• GIVEN REQUEST: Find the word "scene" in the listing; pull out each line holding it.

• MATERIAL PROVIDED:
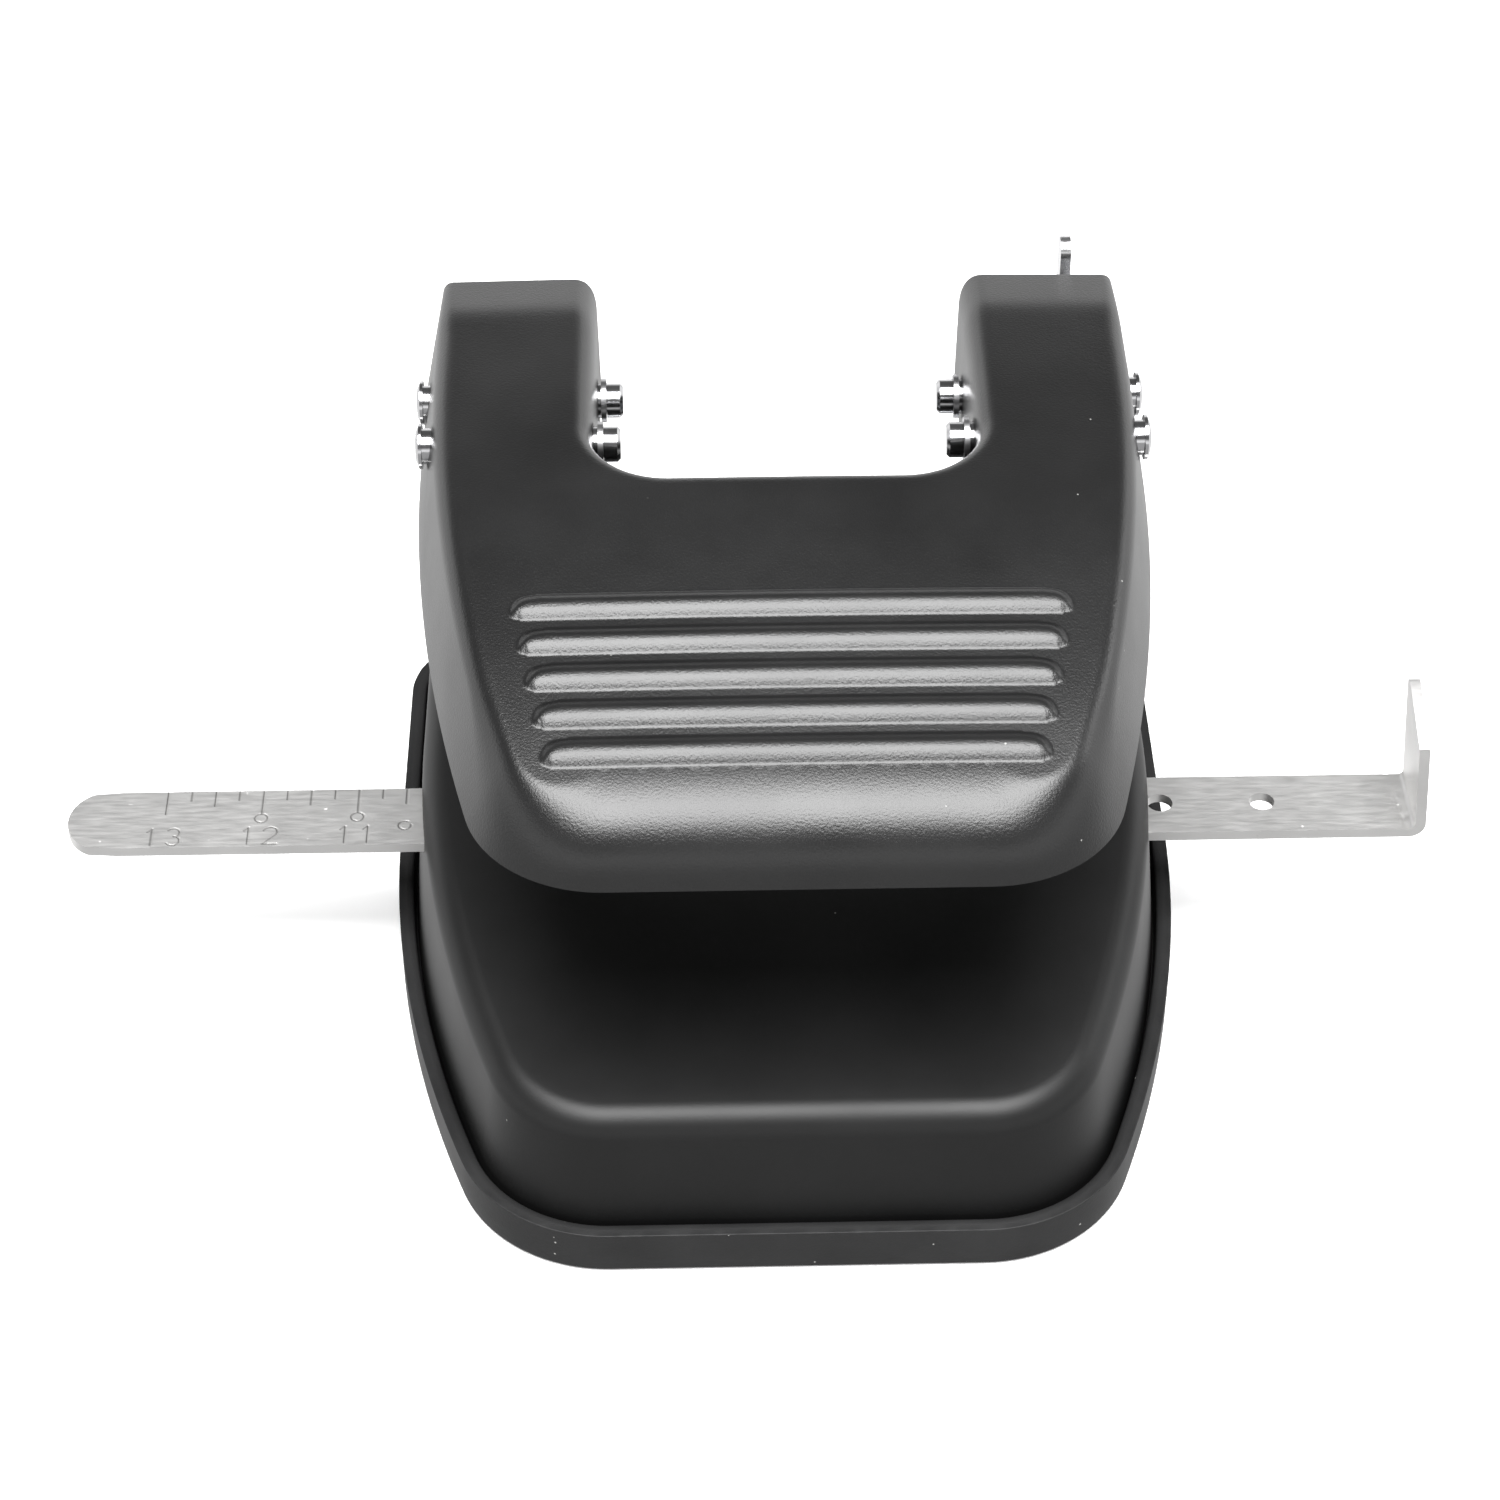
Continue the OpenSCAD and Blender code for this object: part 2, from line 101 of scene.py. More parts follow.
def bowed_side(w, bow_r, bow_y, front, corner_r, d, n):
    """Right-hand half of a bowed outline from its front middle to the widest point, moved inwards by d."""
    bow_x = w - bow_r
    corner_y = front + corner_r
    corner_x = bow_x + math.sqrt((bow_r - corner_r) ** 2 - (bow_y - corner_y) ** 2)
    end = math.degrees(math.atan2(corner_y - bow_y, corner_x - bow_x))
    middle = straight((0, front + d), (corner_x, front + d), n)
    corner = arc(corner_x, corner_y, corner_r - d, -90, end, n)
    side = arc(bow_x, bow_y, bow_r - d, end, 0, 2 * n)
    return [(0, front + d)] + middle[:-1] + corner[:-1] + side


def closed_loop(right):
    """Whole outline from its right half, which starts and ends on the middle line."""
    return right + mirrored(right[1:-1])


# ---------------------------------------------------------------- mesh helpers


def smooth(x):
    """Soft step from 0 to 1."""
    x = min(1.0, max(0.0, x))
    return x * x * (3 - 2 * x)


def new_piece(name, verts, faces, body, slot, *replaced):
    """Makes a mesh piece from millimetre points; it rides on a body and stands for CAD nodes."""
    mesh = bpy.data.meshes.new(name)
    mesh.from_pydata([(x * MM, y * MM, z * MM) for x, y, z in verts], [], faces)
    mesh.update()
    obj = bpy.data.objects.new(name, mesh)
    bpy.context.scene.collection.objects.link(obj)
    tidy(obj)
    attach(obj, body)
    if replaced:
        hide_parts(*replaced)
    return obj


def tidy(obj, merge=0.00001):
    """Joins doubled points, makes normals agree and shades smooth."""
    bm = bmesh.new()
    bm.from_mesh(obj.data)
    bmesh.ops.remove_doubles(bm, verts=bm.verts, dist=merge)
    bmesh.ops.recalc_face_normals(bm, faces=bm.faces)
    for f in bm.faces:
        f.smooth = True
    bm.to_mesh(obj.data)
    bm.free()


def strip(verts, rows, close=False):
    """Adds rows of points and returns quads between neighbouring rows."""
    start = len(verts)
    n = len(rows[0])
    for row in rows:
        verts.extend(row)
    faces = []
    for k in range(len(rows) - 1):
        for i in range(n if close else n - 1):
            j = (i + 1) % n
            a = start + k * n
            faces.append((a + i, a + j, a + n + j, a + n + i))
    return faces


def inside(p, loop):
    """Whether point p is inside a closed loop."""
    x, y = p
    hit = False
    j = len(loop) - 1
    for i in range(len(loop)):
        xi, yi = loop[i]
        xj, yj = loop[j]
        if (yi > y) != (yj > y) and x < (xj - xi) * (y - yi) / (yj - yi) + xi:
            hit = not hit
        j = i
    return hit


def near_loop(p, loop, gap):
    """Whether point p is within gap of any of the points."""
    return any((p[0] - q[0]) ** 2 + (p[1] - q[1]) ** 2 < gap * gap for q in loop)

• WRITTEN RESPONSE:
Continue the OpenSCAD and Blender code for this object: part 2, from line 101 of scene.py. More parts follow.
    bpy.context.scene.collection.objects.link(obj)